Encryption during communication
End-to-End Encryption (E2EE)
With end-to-end encryption, only the sender and recipient can read the content of messages. Even the service provider normally cannot decrypt the content. It is important to know that E2EE usually protects only the content of messages. Metadata, such as the time and location of sending, often remains visible. For example:
- Emiel sends Eline a message on Monday 29/06 at 11:15:
“Have you checked that Make scenario?”
The content of the question is encrypted, but the identity of the sender and recipient, as well as the time at which the message was sent, are still visible.
Point-to-Point Encryption (P2PE)
With point-to-point encryption, data is encrypted between two specific points in a network. The data is protected while it is being transported between two systems, but it can be decrypted on intermediate servers for further processing. For that reason, P2PE generally offers less protection than E2EE.

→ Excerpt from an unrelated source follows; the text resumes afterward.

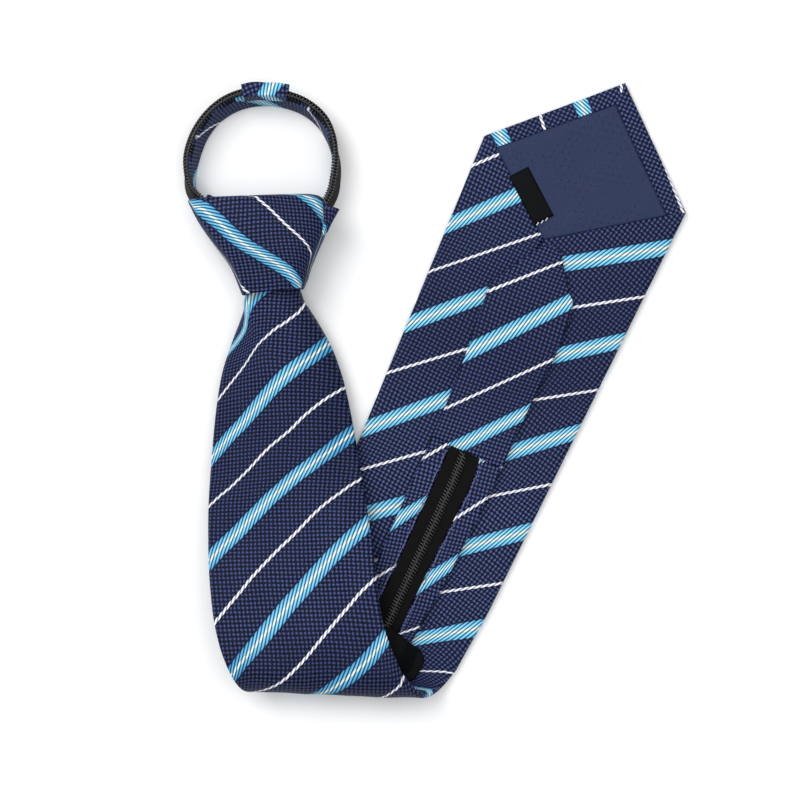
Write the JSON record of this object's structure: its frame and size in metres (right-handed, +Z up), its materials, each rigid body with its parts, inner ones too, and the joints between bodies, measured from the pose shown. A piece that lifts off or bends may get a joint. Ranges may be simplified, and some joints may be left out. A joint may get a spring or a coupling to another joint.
{
  "type": "zipper tie",
  "caption": "Pre-tied striped necktie with a fixed knot and a small standing neck loop closed by a zip; the long blade is folded under itself and its pointed tip lies lining side up",
  "frame": {"origin": "centre of the bounding box in plan, on the surface that the tie lies on", "axes": "+Z up from that surface, +Y across the plan towards the neck loop and the tip, +X to the right, towards the tip's side, seen from above"},
  "size_m": [0.1948, 0.2378, 0.024],
  "materials": {
    "striped_silk": "woven navy silk with diagonal light blue stripes and thin white stripes",
    "satin_lining": "slate navy satin with a small dotted weave",
    "black_satin": "black satin ribbon",
    "zip_tape": "black woven polyester tape",
    "nylon_coil": "black nylon coil"
  },
  "bodies": {
    "root": {"wide_blade": "striped_silk", "lining": "satin_lining", "care_label": "black_satin", "keeper_loop": "black_satin", "tail": "striped_silk", "tail_tape_left": "zip_tape", "tail_tape_right": "zip_tape", "zip_chain": "nylon_coil", "knot_wrap": "striped_silk", "knot_under_turn": "striped_silk", "neck_band": "striped_silk", "neck_tape_left": "zip_tape", "neck_tape_right": "zip_tape", "neck_coil_left": "nylon_coil", "neck_coil_right": "nylon_coil", "nape_cover": "striped_silk"}
  },
  "joints": []
}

Attacks on cryptographic systems
Brute-force attack
An attacker systematically tries all possible keys or passwords. Strong passwords and multi-factor authentication (MFA) can help protect against this.
Man-in-the-middle attack
An attacker positions themselves between two communicating parties. TLS certificates are designed, among other things, to prevent this type of attack.
Platforms
Although end-to-end encryption significantly improves privacy, some platforms deliberately choose not to encrypt all communication end to end. Some possible reasons include:
- Server functionality: with E2EE, the server cannot perform certain functions, such as spam detection, search functions and AI functionality.
- Moderation and safety: to monitor and protect against hate speech.
- Technical complexity: E2EE involves quite a lot of work.
- Ease of use: cloud backups and synchronisation across multiple devices are more difficult.
- Legal obligations: with E2EE, a platform cannot decrypt the content of messages in response to, for example, a court order.
Below, we show which platforms offer E2EE by default.
Platform | E2EE | Text | Audio/video | Notes |
Proton Drive | ✅ | |||
Dropbox | ❌ | |||
Google Drive | ❌ | |||
OneDrive | ❌ | |||
WeTransfer | ❌ | |||
Obsidian | ✅* | *with Obsidian Sync and E2EE enabled | ||
Airtable | ❌ | |||
Confluence | ❌ | |||
Monday | ❌ | |||
Notion | ❌ | |||
iMessage | ✅ | ✅ | ||
Signal | ✅ | ✅ | ||
Threema | ✅ | ✅ | ||
WhatsApp | ✅ | ✅ | ||
Wire | ✅ | ✅ | ||
Discord | ❌ | ✅ | ||
Telegram | ✅* | ✅** | *for secret chats
**for one-to-one calls | |
Microsoft Teams | ❌ | ✅* | *for certain one-to-one calls | |
Slack | ❌ | ❌ | ||
Proton Mail | ✅ | |||
Gmail | ❌ | |||
iCloud Mail | ❌ | |||
Outlook (Microsoft 365) | ❌ |
Google Drive
iCloud
WeTransfer
Our tips
- Always use HTTPS.
- Pay attention to certificate warnings.
- Use a password manager and use unique passwords.
- Never share passwords via the same channel as the encrypted file.
- Encrypt files using encryption tools (Cryptomator, VeraCrypt, 7-ZIP) or password protection.
- Enable multi-factor authentication (MFA).
- Update software regularly using updates to protect against known vulnerabilities.
- Carefully check the recipient before sending sensitive information.
- Limit access rights according to the least privilege principle, also known as the principle of minimal privileges (see also Access in Information Architecture).
- Make regular encrypted backups and test whether you can restore them.
Conclusion
Encryption is an essential building block of digital security, but it is not a silver bullet. Information security depends just as much on correct configurations, strong passwords, regular software updates and the user’s behaviour. Signalgate is a good example of how the way software is used can create a problem.
A good security strategy combines encryption with thoughtful use, secure procedures and a healthy awareness of the risks.